Washington Insider -- Monday

Congressional Questions on Spending and Taxes

Here’s a quick monitor of Washington farm and trade policy issues from DTN’s well-placed observer.

US Dairy Groups Take Aim at Canada 'Class 7' Pricing Policy

Sales of ultrafiltered U.S. milk to Canada are being negatively impacted by a shift in Canadian dairy policy and U.S. dairy lobby groups are calling on the Trump administration to take action to address the situation.

The National Milk Producers Federation (NMPF), the U.S. Dairy Export Council (USDEC) and the International Dairy Foods Association (IDFA) are calling for the Trump administration and northern border states to take immediate action for the policy shift that they maintain is a violation of Canada's trade commitments to the U.S.

Specifically, the groups are taking issue with Canada's "Class 7" pricing policy put into place in February. The groups said multiple dairy companies in Wisconsin and New York have told dairy farmers that the market in Canada for their product has essentially dried up and as of May they will not be able to ship product to Canada due to Canada's National Ingredients Strategy and new Class 7 milk pricing program.

Imports of U.S. ultrafiltered milk have caused an estimated C$231 ($172 million) in losses for Canadian companies, according to Ottawa-based Dairy Farmers of Canada spokeswoman Isabelle Bouchard. She noted, according to Bloomberg, that other factors like the stronger U.S. dollar may also be at play.

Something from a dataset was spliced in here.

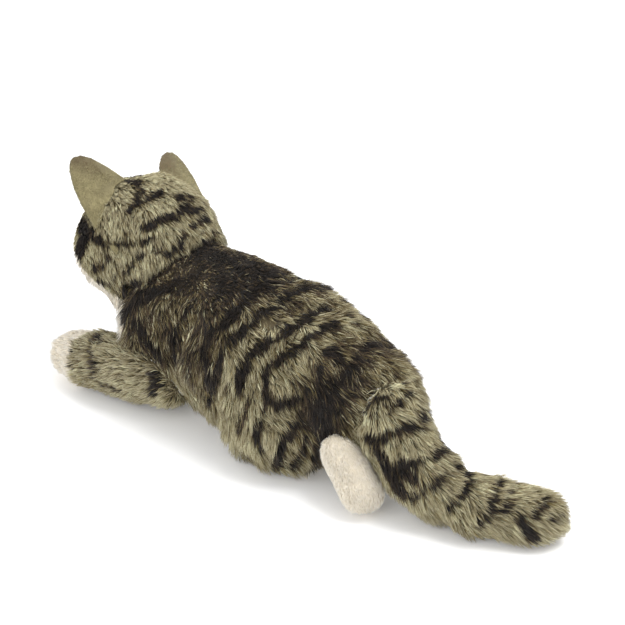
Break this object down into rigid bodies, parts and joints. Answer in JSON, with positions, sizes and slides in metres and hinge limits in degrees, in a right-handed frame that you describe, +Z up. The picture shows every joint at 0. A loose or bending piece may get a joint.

“No new tariffs have been created that would restrict USA access to the Canadian market," Bouchard said in an email to Bloomberg. “The problem is not Canada’s dairy system, the problem is that there is too much milk produced in the USA, which is not Canada’s fault.”

But that doesn't hold up well with U.S. dairy industry groups. “Canada’s protectionist dairy policies are having precisely the effect Canada intended: cutting off U.S. dairy exports of ultra-filtered milk to Canada despite long-standing contracts with American companies,” said Jim Mulhern, president and CEO of NMPF. “American companies have invested in new equipment and asked dairy farmers to supply the milk to meet demand in the Canadian dairy market. This export access has suddenly disappeared, not because the market is gone, but because the Canadian government has reneged on its commitments.”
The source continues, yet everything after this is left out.